Testo del provvedimento
Ordinanza di Cassazione Penale Sez. 7 Num. 6663 Anno 2024
Penale Ord. Sez. 7   Num. 6663  Anno 2024
Presidente: COGNOME
Relatore: COGNOME
Data Udienza: 25/01/2024
ORDINANZA
sul ricorso proposto da:
NOME (CUI:064QREK). nato il DATA_NASCITA
avverso la sentenza del 30/05/2023 della CORTE APPELLO di PALERMO
dato avviso alle parti;
udita la relazione svolta dal Consigliere COGNOME;
Rilevato in fatto e considerato in diritto
Ritenuto che le censure dedotte nel ricorso di NOME – nel quale il difensore si duole, col primo motivo di impugnazione, della violazione degli artt. 131 bis e 133 cod. pen., e con il secondo, della violazione di legge in relazione agli artt. 137 e 143 cod. proc. pen. e del diritto di difesa – sono inammissibili, perché riproduttive di doglianze già adeguatamente vagliate e disattese con corretti argomenti giuridici dal giudice di merito.
Osservato che, in ordine alla causa di non punibilità di cui all’art. 131 bis cod. pen., la Corte di appello di Palermo la esclude in modo non manifestamente illogico, collegandola al comportamento del ricorrente il quale, in totale spregio del provvedimento di espulsione dal territorio italiano, facendo nuovamente ingresso in modo clandestino insieme ad altri soggetti extracomunitari, destava un particolare allarme sociale, vanificando, altresì, le complesse procedure di respingimento.

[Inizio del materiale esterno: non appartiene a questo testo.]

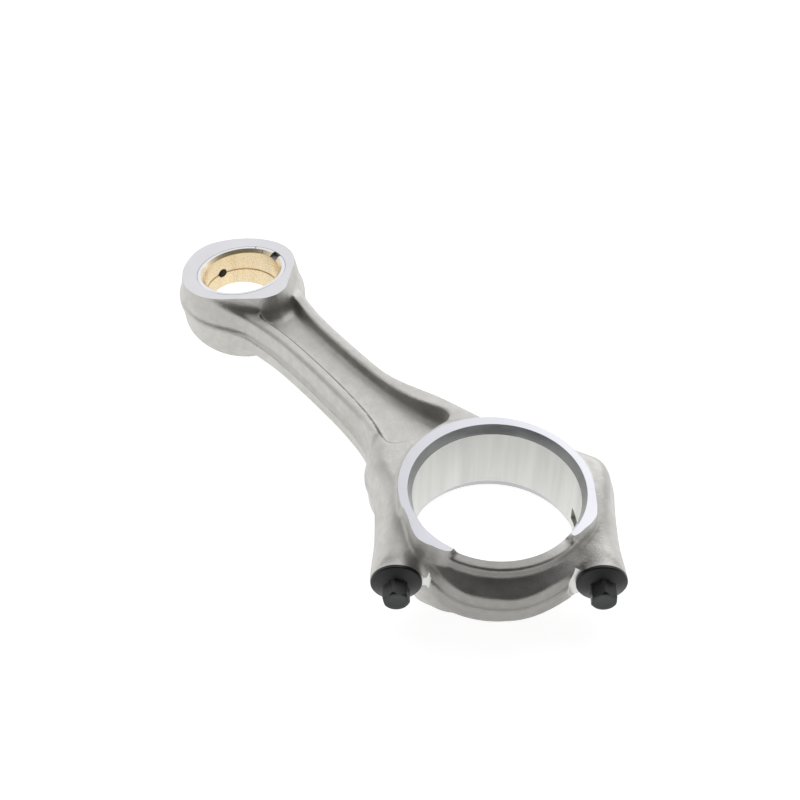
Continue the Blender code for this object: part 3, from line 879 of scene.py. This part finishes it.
def bolt_radius(s, theta):
    """Radius of the bolt at height s above the parting line, in the direction theta."""
    phase = np.mod(s / THREAD_PITCH - theta / math.tau, 1.0)
    tooth = np.clip(np.abs(phase - 0.5) * 2.9 - 0.22, 0, 1)
    thread = BOLT_R - 0.78 * tooth
    run_out = np.clip((s + 5.2) / 1.2, 0, 1)
    lead = np.clip((s - BOLT_TIP) / 1.3, 0, 1)
    thread = np.minimum(thread, 4.3 + 1.25 * lead)
    thread = thread * (1 - run_out) + 4.75 * run_out
    plain = np.interp(s, *zip(*BOLT_PROFILE))
    radius = np.where(s < -4, thread, plain)
    wedge = np.abs(np.mod(theta, math.pi / 3) - math.pi / 6)
    hexagon = 5.2 / np.cos(wedge)
    hexagon = smooth_min(hexagon, np.full_like(hexagon, 6.05), 0.25)
    crown = 6.1 - np.clip(s - 44.3, 0, 2) * 0.9
    hexagon = np.minimum(hexagon, crown)
    return np.where(s > 36.0, np.maximum(radius, hexagon), radius)


def flanged_bolt(name, side, twist):
    """Bolt on one side of the cap, with its hexagon turned by twist."""
    rows = np.concatenate([
        np.arange(BOLT_TIP, -4, 0.125), [-4, -2, 10, 29.5, 30.5, 33.7, 33.95],
        [34.001, 34.1, 34.35, 34.9, 35.5, 35.7, 35.9, 36.1, 36.3, 36.5, 36.75, 37.0, 37.25, 37.5,
         37.75, 38.0, 38.5, 40, 42, 43.8], np.arange(44.0, 45.2, 0.1), [45.2, 45.3]])
    segments = 96
    theta = np.arange(segments) * math.tau / segments
    verts = []
    frame_x = Vector((0, 0, 1))
    for s in rows:
        for r, t in zip(bolt_radius(np.full(segments, s), theta - twist), theta):
            around = frame_x * math.cos(t) + SIDE * math.sin(t)
            verts.append(SIDE * side * BOLT_OFFSET + PULL * s + around * r)
    faces = []
    for row in range(len(rows) - 1):
        for i in range(segments):
            j = (i + 1) % segments
            a = row * segments
            faces.append((a + i, a + j, a + segments + j, a + segments + i))
    last = (len(rows) - 1) * segments
    for inset, rise in HEAD_END:
        start = len(verts)
        previous = start - segments
        for i in range(segments):
            point = verts[last + i] - SIDE * side * BOLT_OFFSET
            axial = PULL * (HEAD_TOP + rise)
            verts.append(SIDE * side * BOLT_OFFSET + axial + (point - PULL * point.dot(PULL))
                         * inset)
        for i in range(segments):
            j = (i + 1) % segments
            faces.append((previous + i, previous + j, start + j, start + i))
    faces.append(tuple(range(len(verts) - segments, len(verts))))
    faces.append(tuple(reversed(range(segments))))
    obj = mesh_object(name, verts, faces)

    def end_face(p, n):
        return split_coords(p)[0] > HEAD_TOP - 0.2
    return finish_piece(obj, BOLT_SKIN, [(BOLT_END, end_face)], 28)


bolt_near = flanged_bolt("flanged_bolt_near", 1, math.radians(15))
bolt_far = flanged_bolt("flanged_bolt_far", -1, 0.0)


# ------------------------------------------------------------------ bush

def make_bush():
    """Bush whose ends follow the eye's tapered faces, with groove, oil hole and notch."""
    segments = 224
    outer = BUSH_R - 0.02
    chamfer = 0.2
    depth = 1.6
    # radius and distance from the end face, then radius and distance from the mid-plane
    mouth = [(outer, -chamfer), (outer - chamfer, 0), (BUSH_MOUTH_R + 0.1, 0),
             (BUSH_MOUTH_R, -0.04), (BUSH_BORE_R + 0.1, -depth + 0.03),
             (BUSH_BORE_R, -depth - 0.1)]
    wall = [(BUSH_BORE_R, 8), (BUSH_BORE_R, 5), (BUSH_BORE_R, 2.5), (BUSH_BORE_R, 0.75),
            (BUSH_BORE_R + 0.1, 0.6), (BUSH_BORE_R + 0.5, 0.5)]
    half = [(r, True, d) for r, d in mouth] + [(r, False, d) for r, d in wall]
    rows = [(*row, 1) for row in half] + [(*row, -1) for row in half[::-1]]
    verts = []
    for r, from_face, d, sign in rows:
        for i in range(segments):
            a = math.tau * i / segments
            x, y = r * math.cos(a), r * math.sin(a)
            face = EYE_TOP if sign > 0 else EYE_BOTTOM
            z = face + EYE_SLOPE * x + d if from_face else d - MID_DROP * sign
            verts.append((EYE_X + x, y, sign * z))
    faces = []
    count = len(rows)
    for k in range(count):
        m = (k + 1) % count
        for i in range(segments):
            j = (i + 1) % segments
            faces.append((k * segments + i, k * segments + j, m * segments + j, m * segments + i))
    obj = mesh_object("lined_bush", verts, faces)
    boolean(obj, oil_drill())
    notch_lo, notch_hi, notch_floor = -2.0, 3.5, 11.4
    boolean(obj, box_cutter("notch", (EYE_X + notch_lo, 18.3, notch_floor),
                            (EYE_X + notch_hi, 24.0, 20.0)))

    def steel(p, n):
        r = np.hypot(p[:, 0] - EYE_X, p[:, 1])
        return r > BUSH_MOUTH_R - 0.02

    def cut_wall(p, n):
        x = p[:, 0] - EYE_X
        oil = (x < -15) & (np.hypot(p[:, 1], p[:, 2] + MID_DROP) < OIL_HOLE_R + 0.05)
        notch = (p[:, 1] > 17) & ((np.abs(x - notch_lo) < 0.03) | (np.abs(x - notch_hi) < 0.03)
                                  | (np.abs(p[:, 2] - notch_floor) < 0.03))
        return oil | notch
    return finish_piece(obj, BRONZE, [(BUSH_STEEL, steel), (DRILLED, cut_wall)], 25)


bush = make_bush()

# ------------------------------------------------------------------ which piece is what

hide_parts("rod_body")
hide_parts("bearing_cap")
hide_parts("cap_bolt_near")
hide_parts("cap_bolt_far")
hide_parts("small_end_bush")
for piece, body, slot in ((rod, "rod", "forged_steel"), (cap, "cap", "cap_steel"),
                          (bolt_near, "bolt_near", "bolt_black"),
                          (bolt_far, "bolt_far", "bolt_black"), (bush, "rod", "bush_bronze")):
    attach(piece, body)

# ------------------------------------------------------------------ floor, light and camera

floor_mesh = bpy.data.meshes.new("floor")
floor_mesh.from_pydata([(-6, -6, 0), (6, -6, 0), (6, 6, 0), (-6, 6, 0)], [], [(0, 1, 2, 3)])
floor = bpy.data.objects.new("floor", floor_mesh)
bpy.context.collection.objects.link(floor)
floor_shade = Shade("floor_paper", 0.9, 0.0)
floor_grain = floor_shade.noise(3.0, 2.0)
floor_shade.link("Base Color", floor_shade.ramp(floor_grain, (0.3, (0.38, 0.38, 0.38)),
                                                (0.7, (0.40, 0.40, 0.40))))
floor_shade.shader.inputs["Emission Color"].default_value = (1, 1, 1, 1)
floor_shade.shader.inputs["Emission Strength"].default_value = 0.9
floor_mesh.materials.append(floor_shade.mat)

world = bpy.data.worlds.new("studio")
world.use_nodes = True
sky = world.node_tree
background = sky.nodes["Background"]
background.inputs["Strength"].default_value = 1.08
direction = sky.nodes.new("ShaderNodeTexCoord").outputs["Generated"]
lean = sky.nodes.new("ShaderNodeVectorMath")
lean.operation = 'DOT_PRODUCT'
dark_side = Vector((0.65, -0.52, 0.56)).normalized()   # the studio is dark in this direction
lean.inputs[1].default_value = dark_side
sky.links.new(direction, lean.inputs[0])
fall = sky.nodes.new("ShaderNodeMapRange")
fall.interpolation_type = 'SMOOTHSTEP'
fall.inputs["From Min"].default_value = -0.30
fall.inputs["From Max"].default_value = 0.72
sky.links.new(lean.outputs["Value"], fall.inputs["Value"])
tint = sky.nodes.new("ShaderNodeValToRGB")
tint.color_ramp.elements[0].color = (1.0, 1.0, 1.02, 1)
tint.color_ramp.elements[1].color = (0.05, 0.05, 0.048, 1)
sky.links.new(fall.outputs["Result"], tint.inputs["Fac"])
sky.links.new(tint.outputs["Color"], background.inputs["Color"])
bpy.context.scene.world = world


def softbox(name, location, target, size, power):
    data = bpy.data.lights.new(name, 'AREA')
    data.shape = 'RECTANGLE'
    data.size, data.size_y = size
    data.energy = power
    light = bpy.data.objects.new(name, data)
    light.location = location
    aim = Vector(target) - Vector(location)
    light.rotation_euler = aim.to_track_quat('-Z', 'Y').to_euler()
    bpy.context.collection.objects.link(light)


softbox("key", (-1.0, -0.7, 0.8), (0, 0, 0), (1.0, 1.0), 0.8)
softbox("back", (-0.35, 1.0, 1.1), (0, 0, 0), (1.0, 1.0), 4.0)

camera_data = bpy.data.cameras.new("camera")
camera_data.sensor_width = 36
camera_data.lens = 64.42
camera_data.clip_start = 0.01
camera = bpy.data.objects.new("camera", camera_data)
camera.location = CENTRE + Vector((0.29223, -0.28962, 0.47738))
azimuth = math.radians(51.115)
elevation = math.radians(44.677)
aim = Vector((-math.sin(azimuth) * math.cos(elevation), math.cos(azimuth) * math.cos(elevation),
              -math.sin(elevation)))
roll = Matrix.Rotation(math.radians(0.481), 3, 'Z')
camera.rotation_euler = (aim.to_track_quat('-Z', 'Y').to_matrix() @ roll).to_euler()
bpy.context.collection.objects.link(camera)
bpy.context.scene.camera = camera
bpy.context.scene.view_settings.view_transform = 'Standard'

Rilevato che, in ordine alla lamentata violazione del diritto di difesa per assenza di interprete e comunque mancata traduzione nella lingua parlata dall’imputato, la Corte di appello di Palermo osserva che non è mai stato specificato che l’imputato al momento del fatto non parlasse la lingua italiana, né i verbalizzanti hanno fatto alcun riferimento ad incomprensioni legate alla lingua conosciuta e parlata dal ricorrente.
Ritenuto, pertanto, che il ricorso debba essere dichiarato inammissibile, con conseguente condanna del ricorrente al pagamento delle spese processuali e, non ricorrendo ipotesi di esonero, al versamento di una somma alla Cassa delle ammende, determinabile in tremila euro, ai sensi dell’art. 616 cod. proc. pen.
P.Q.M.
Dichiara inammissibile il ricorso e condanna il ricorrente al pagamento delle spese processuali e della somma di euro tremila in favore della Cassa delle ammende. Così deciso in Roma, il 25 gennaio 2024.